• **GIVEN MATERIAL**:

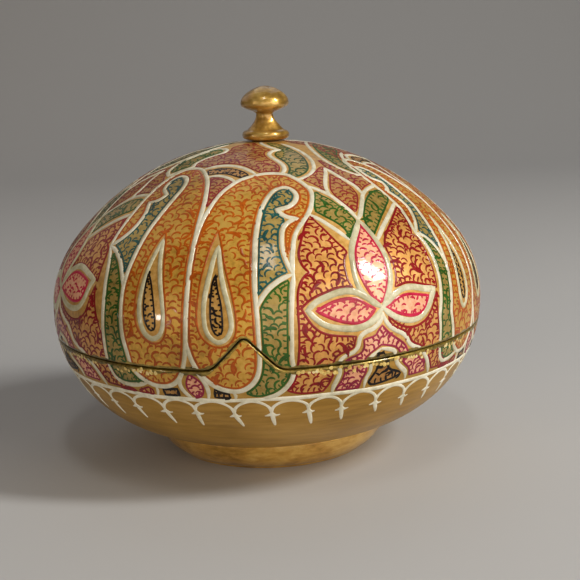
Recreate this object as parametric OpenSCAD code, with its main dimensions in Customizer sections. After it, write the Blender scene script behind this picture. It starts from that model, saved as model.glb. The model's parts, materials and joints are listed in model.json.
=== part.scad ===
// Kashmiri papier mache box: a flattened globe on a low foot ring, parted just
// below its widest level. Four pointed tongues on the bowl's rim key into
// notches in the domed lid, and a collar inside the bowl guides the lid.
// Millimetres, +Z up, origin at the centre of the foot's standing face,
// one tongue facing -Y.

/* [Body] */
// Widest outside diameter of the closed box
body_d = 125; // [115:1:135]
// Height of the dome above the widest level
dome_h = 46.5; // [43:0.5:50]
// Depth of the bowl below the widest level
bowl_h = 41; // [39:0.5:44]
// Radius of the arc that turns the lid's side into its crown
shoulder_r = 32; // [29:0.5:35]
// Radius of the arc that turns the bowl's side into its bottom
side_r = 36; // [33:0.5:38]
// Thickness of the moulded paper wall
wall_t = 2.6; // [2:0.1:3.5]

/* [Parting line] */
// How far below the widest level the lid and the bowl part
seam_drop = 6.3; // [4:0.1:8]
// Gap that the paint leaves between the two flat rims
seam_gap = 0.3; // [0.2:0.05:0.5]
// Number of pointed tongues round the bowl's rim
tongue_count = 4; // [1:1:6]
// Width of a tongue where it leaves the rim
tongue_w = 22; // [17:0.5:26]
// Height of a tongue above the rim
tongue_h = 8.4; // [7:0.1:9.2]
// Radius of the hollow curve at each side of a tongue
tongue_cove_r = 5; // [3:0.5:6]
// Radius of a tongue's tip
tongue_tip_r = 1.5; // [0.5:0.1:2.5]
// Clearance between a tongue and its notch in the lid
notch_gap = 0.35; // [0.25:0.05:0.6]

/* [Inner collar] */
// Thickness of the card collar
collar_t = 1.6; // [1:0.1:2.4]
// Height of the collar above the parting line
collar_rise = 10.5; // [9.5:0.5:13]
// Depth of the collar below the parting line
collar_drop = 12; // [8:0.5:15]
// Clearance between the collar and the lid
collar_gap = 0.45; // [0.3:0.05:0.7]
// Bevel round the collar's upper outer edge
collar_bevel = 0.6; // [0.3:0.1:0.9]
// Thickness of the glue line between pieces that are stuck together
glue_gap = 0.1; // [0.05:0.05:0.2]

/* [Foot ring] */
// Outside diameter of the foot's standing face
foot_d = 54; // [48:1:58]
// Outside diameter of the foot where it meets the bowl
foot_top_d = 69; // [65:1:74]
// Width of the foot's standing face
foot_face_w = 5; // [3.5:0.5:8]
// Radius of the foot's rounded side
foot_side_r = 12; // [9:0.5:18]
// Height of the bowl's underside above the table
foot_lift = 2.5; // [1.5:0.25:4]

/* [Knob] */
// Diameter of the knob's head
knob_d = 14; // [12:0.5:18]
// Height of the head's domed top
knob_cap_h = 5.5; // [3:0.1:6]
// Height of the head's tapered underside
knob_under_h = 2.1; // [1.5:0.1:4]
// Diameter of the knob's neck
knob_neck_d = 5.2; // [4:0.1:7]
// Height of the neck
knob_neck_h = 1.6; // [1:0.1:4]
// Diameter of the cone below the neck at its foot
knob_cone_d = 10; // [8:0.1:11]
// Height of the cone below the neck
knob_cone_h = 3.6; // [2:0.1:5]
// Diameter of the knob's round base bead
knob_bead_d = 14; // [12:0.5:18]
// Height of the base bead on the crown of the lid
knob_bead_h = 2.6; // [2:0.1:3.4]
// Diameter of the peg under the knob
peg_d = 5; // [4:0.1:6.5]
// Length of peg that stands out below the backing disc
peg_proud = 1; // [0.5:0.1:2]
// Clearance round the peg
peg_gap = 0.1; // [0.05:0.05:0.2]
// Diameter of the backing disc inside the lid
disc_d = 18; // [14:0.5:24]
// Thickness of the backing disc
disc_t = 1.6; // [1:0.1:2.5]

/* [Hidden] */
$fn = 180;
// Largest step between points on the oval's arcs, in degrees
arc_step = 4;
// Steps on each curve of a tongue's outline
curve_steps = 8;
// How far cutting shapes reach past what they cut
over = 1;

body_r = body_d / 2;
widest_z = foot_lift + bowl_h;
seam_z = widest_z - seam_drop;
crown_z = widest_z + dome_h;

// The outside is a three-centred oval. Each half is a small arc at the side and a
// large arc round the pole; their centres lie on one line, so they meet smoothly.
function pole_drop(h, r) = (pow(body_r - r, 2) - pow(h - r, 2)) / (2 * (h - r));
shoulder_x = body_r - shoulder_r;
side_x = body_r - side_r;
crown_k = pole_drop(dome_h, shoulder_r);
bottom_k = pole_drop(bowl_h, side_r);
crown_r = dome_h + crown_k;
bottom_r = bowl_h + bottom_k;
crown_centre_z = widest_z - crown_k;
bottom_centre_z = widest_z + bottom_k;
shoulder_a = atan2(crown_k, shoulder_x);
side_a = atan2(bottom_k, side_x);

// Inside radius of the closed box at height z near the widest level
function inside_r(z) = z < widest_z
    ? side_x + sqrt(pow(side_r - wall_t, 2) - pow(widest_z - z, 2))
    : shoulder_x + sqrt(pow(shoulder_r - wall_t, 2) - pow(z - widest_z, 2));
collar_top = seam_z + collar_rise;
collar_bottom = seam_z - collar_drop;
collar_r = min(inside_r(seam_z + seam_gap), inside_r(collar_top)) - collar_gap;

// Points on an arc after its first point, in steps of at most arc_step degrees
function arc_on(centre, r, a0, a1) = let (n = ceil(abs(a1 - a0) / arc_step)) [
    for (i = [1:n]) let (a = a0 + (a1 - a0) * i / n) centre + r * [cos(a), sin(a)]
];

// The oval's right half, from its lowest point to its highest, inset by t
function oval_line(t) = concat(
    [[0, foot_lift + t]],
    arc_on([0, bottom_centre_z], bottom_r - t, -90, -side_a),
    arc_on([side_x, widest_z], side_r - t, -side_a, 0),
    arc_on([shoulder_x, widest_z], shoulder_r - t, 0, shoulder_a),
    arc_on([0, crown_centre_z], crown_r - t, shoulder_a, 90)
);
function reversed(points) = [for (i = [len(points) - 1:-1:0]) points[i]];

// Half section of the closed box's wall
module wall_section() {
    polygon(concat(oval_line(0), reversed(oval_line(wall_t))));
}

// Half of the plane between two heights
module level_band(z0, z1) {
    translate([0, z0])
        square([body_d, z1 - z0]);
}

// Outline of a tongue, from its rim line at y = 0, grown outwards by g.
// The flank is the line that touches the cove circle and the tip circle.
cove_x = tongue_w / 2;
tip_y = tongue_h - tongue_tip_r;
flank_a = asin((tongue_cove_r + tongue_tip_r) / norm([cove_x, tongue_cove_r - tip_y]))
    - atan2(tongue_cove_r - tip_y, cove_x);
function cove_side(g) = [
    for (i = [0:curve_steps]) let (a = flank_a * i / curve_steps)
        [cove_x - (tongue_cove_r - g) * sin(a), tongue_cove_r - (tongue_cove_r - g) * cos(a)]
];
function tip_side(g) = [
    for (i = [curve_steps:-1:0]) let (a = flank_a * i / curve_steps)
        [(tongue_tip_r + g) * sin(a), tip_y + (tongue_tip_r + g) * cos(a)]
];
function half_ogee(g) = concat([[cove_x, -over]], cove_side(g), tip_side(g));
function mirrored(points) = [for (p = reversed(points)) [-p.x, p.y]];

// The tongues as bars that run out from the middle of the box
module tongue_bars(g) {
    for (i = [0:tongue_count - 1])
        rotate([90, 0, 360 / tongue_count * i])
            translate([0, seam_z, body_r / 2])
                linear_extrude(height = body_r)
                    polygon(concat(half_ogee(g), mirrored(half_ogee(g))));
}

module base_shell() {
    top = seam_z + tongue_h + over;
    color("darkgoldenrod")
        difference() {
            rotate_extrude()
                intersection() {
                    wall_section();
                    level_band(0, top);
                }
            difference() {
                translate([0, 0, seam_z])
                    cylinder(h = top - seam_z + over, r = body_r + over);
                tongue_bars(0);
            }
        }
}

module lid_shell() {
    color("firebrick")
        difference() {
            rotate_extrude()
                intersection() {
                    wall_section();
                    level_band(seam_z + seam_gap, crown_z + over);
                }
            tongue_bars(notch_gap);
            translate([0, 0, crown_z - wall_t - over])
                cylinder(h = wall_t + 2 * over, d = peg_d + 2 * peg_gap, $fn = 64);
        }
}

// What lies inside the collar's surface: straight above, following the bowl below
module collar_core(inset) {
    intersection() {
        translate([side_x, widest_z])
            circle(r = side_r - wall_t - glue_gap - inset);
        level_band(collar_bottom, collar_top + over);
        translate([0, collar_bottom])
            square([collar_r - inset, collar_rise + collar_drop + over]);
    }
}

module inner_collar() {
    color("dimgray")
        rotate_extrude()
            difference() {
                intersection() {
                    collar_core(0);
                    level_band(collar_bottom, collar_top);
                }
                collar_core(collar_t);
                square([side_x, collar_top + over]);
                translate([collar_r, collar_top])
                    rotate(45)
                        square(collar_bevel * sqrt(2), center = true);
            }
}

// The foot's side is an arc through the edge of its standing face and the line
// where it meets the bowl.
foot_r = foot_d / 2;
foot_top_r = foot_top_d / 2;
foot_top_z = bottom_centre_z - sqrt(pow(bottom_r, 2) - pow(foot_top_r, 2));
foot_chord = [foot_top_r - foot_r, foot_top_z];
foot_side_back = sqrt(pow(foot_side_r, 2) - pow(norm(foot_chord) / 2, 2)) / norm(foot_chord);
foot_side_centre = [foot_r, 0] + foot_chord / 2
    + foot_side_back * [-foot_chord.y, foot_chord.x];

module foot_ring() {
    color("goldenrod")
        rotate_extrude()
            difference() {
                intersection() {
                    translate(foot_side_centre)
                        circle(r = foot_side_r);
                    translate([foot_r - foot_face_w, 0])
                        square([foot_top_r - foot_r + foot_face_w, foot_top_z]);
                }
                translate([0, bottom_centre_z])
                    circle(r = bottom_r + glue_gap);
            }
}

// Heights of the knob's parts above the crown of the lid
cone_z = knob_bead_h;
neck_z = cone_z + knob_cone_h;
under_z = neck_z + knob_neck_h;
rim_z = under_z + knob_under_h;
cap_r = (pow(knob_d / 2, 2) + pow(knob_cap_h, 2)) / (2 * knob_cap_h);
peg_l = wall_t + disc_t + glue_gap + peg_proud;

module knob() {
    bead_r = knob_bead_h / 2;
    color("gold")
        translate([0, 0, crown_z])
            rotate_extrude()
                difference() {
                    union() {
                        translate([0, -bead_r])
                            square([knob_bead_d / 2 - bead_r, knob_bead_h + bead_r]);
                        translate([knob_bead_d / 2 - bead_r, bead_r])
                            circle(r = bead_r, $fn = 64);
                        polygon([
                            [0, cone_z - bead_r],
                            [knob_cone_d / 2, cone_z - bead_r],
                            [knob_cone_d / 2, cone_z],
                            [knob_neck_d / 2, neck_z],
                            [knob_neck_d / 2, under_z],
                            [knob_d / 2, rim_z],
                            [0, rim_z]
                        ]);
                        intersection() {
                            translate([0, rim_z + knob_cap_h - cap_r])
                                circle(r = cap_r);
                            translate([0, rim_z])
                                square([knob_d, knob_cap_h + over]);
                        }
                        translate([0, -peg_l])
                            square([peg_d / 2, peg_l]);
                    }
                    difference() {
                        translate([0, -crown_r])
                            circle(r = crown_r + glue_gap);
                        translate([0, -peg_l - over])
                            square([peg_d / 2, peg_l + 2 * over]);
                    }
                }
}

module knob_backing_disc() {
    color("saddlebrown")
        translate([0, 0, crown_centre_z])
            rotate_extrude()
                intersection() {
                    difference() {
                        circle(r = crown_r - wall_t - glue_gap);
                        circle(r = crown_r - wall_t - glue_gap - disc_t);
                    }
                    translate([peg_d / 2 + peg_gap, 0])
                        square([disc_d / 2 - peg_d / 2 - peg_gap, crown_r]);
                }
}

base_shell();
lid_shell();
inner_collar();
foot_ring();
knob();
knob_backing_disc();
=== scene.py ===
"""Kashmiri papier mache box: a flattened globe on a low foot ring, dressed round its
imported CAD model.

Every painted line and field is laid out on one flat chart of the box. A place on the
chart is (turn, climb): degrees round the box from the front tongue, positive towards
+X, and millimetres along the wall, up from the parting line. The same chart places
the ground, the raised cream outlines, the colour fields and the brush strokes.
"""
import json
import math
import random
import typing

import bpy
import numpy as np
from mathutils import Matrix, Vector
from mathutils.geometry import delaunay_2d_cdt

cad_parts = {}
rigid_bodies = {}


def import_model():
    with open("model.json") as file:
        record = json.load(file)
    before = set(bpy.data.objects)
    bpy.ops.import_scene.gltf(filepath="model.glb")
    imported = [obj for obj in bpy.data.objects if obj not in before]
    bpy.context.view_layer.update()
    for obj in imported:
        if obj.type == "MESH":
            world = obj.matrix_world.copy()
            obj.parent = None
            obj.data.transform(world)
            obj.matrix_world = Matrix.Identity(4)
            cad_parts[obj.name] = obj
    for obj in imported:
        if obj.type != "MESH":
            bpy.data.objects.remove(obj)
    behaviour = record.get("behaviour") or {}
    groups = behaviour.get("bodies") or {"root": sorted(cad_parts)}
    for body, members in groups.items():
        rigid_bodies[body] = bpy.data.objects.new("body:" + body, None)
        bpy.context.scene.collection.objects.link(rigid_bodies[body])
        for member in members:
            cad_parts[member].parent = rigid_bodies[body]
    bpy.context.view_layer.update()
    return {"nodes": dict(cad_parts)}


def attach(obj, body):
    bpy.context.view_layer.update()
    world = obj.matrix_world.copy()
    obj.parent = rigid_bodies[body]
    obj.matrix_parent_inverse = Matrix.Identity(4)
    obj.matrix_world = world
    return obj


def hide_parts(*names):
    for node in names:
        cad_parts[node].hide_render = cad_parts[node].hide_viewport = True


bl_info = {
    "name": "Kashmiri Papier Mache Box",
    "version": (1, 0, 0),
    "blender": (4, 5, 0),
    "location": "3D View > Sidebar > Painted Box",
    "description": "Paints and finishes a round lidded papier mache box",
    "category": "Object",
}

for leftover in list(bpy.data.objects):
    bpy.data.objects.remove(leftover)
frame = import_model()
MM = 0.001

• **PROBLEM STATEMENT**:
Take the lines from the line with "circle(r = crown_r - wall_t - glue_gap - disc_t);" through the line with "for member in", both ends included, and give them again exactly, with nothing else.

• **FINISHED EXERCISE**:
                        circle(r = crown_r - wall_t - glue_gap - disc_t);
                    }
                    translate([peg_d / 2 + peg_gap, 0])
                        square([disc_d / 2 - peg_d / 2 - peg_gap, crown_r]);
                }
}

base_shell();
lid_shell();
inner_collar();
foot_ring();
knob();
knob_backing_disc();
=== scene.py ===
"""Kashmiri papier mache box: a flattened globe on a low foot ring, dressed round its
imported CAD model.

Every painted line and field is laid out on one flat chart of the box. A place on the
chart is (turn, climb): degrees round the box from the front tongue, positive towards
+X, and millimetres along the wall, up from the parting line. The same chart places
the ground, the raised cream outlines, the colour fields and the brush strokes.
"""
import json
import math
import random
import typing

import bpy
import numpy as np
from mathutils import Matrix, Vector
from mathutils.geometry import delaunay_2d_cdt

cad_parts = {}
rigid_bodies = {}


def import_model():
    with open("model.json") as file:
        record = json.load(file)
    before = set(bpy.data.objects)
    bpy.ops.import_scene.gltf(filepath="model.glb")
    imported = [obj for obj in bpy.data.objects if obj not in before]
    bpy.context.view_layer.update()
    for obj in imported:
        if obj.type == "MESH":
            world = obj.matrix_world.copy()
            obj.parent = None
            obj.data.transform(world)
            obj.matrix_world = Matrix.Identity(4)
            cad_parts[obj.name] = obj
    for obj in imported:
        if obj.type != "MESH":
            bpy.data.objects.remove(obj)
    behaviour = record.get("behaviour") or {}
    groups = behaviour.get("bodies") or {"root": sorted(cad_parts)}
    for body, members in groups.items():
        rigid_bodies[body] = bpy.data.objects.new("body:" + body, None)
        bpy.context.scene.collection.objects.link(rigid_bodies[body])
        for member in members:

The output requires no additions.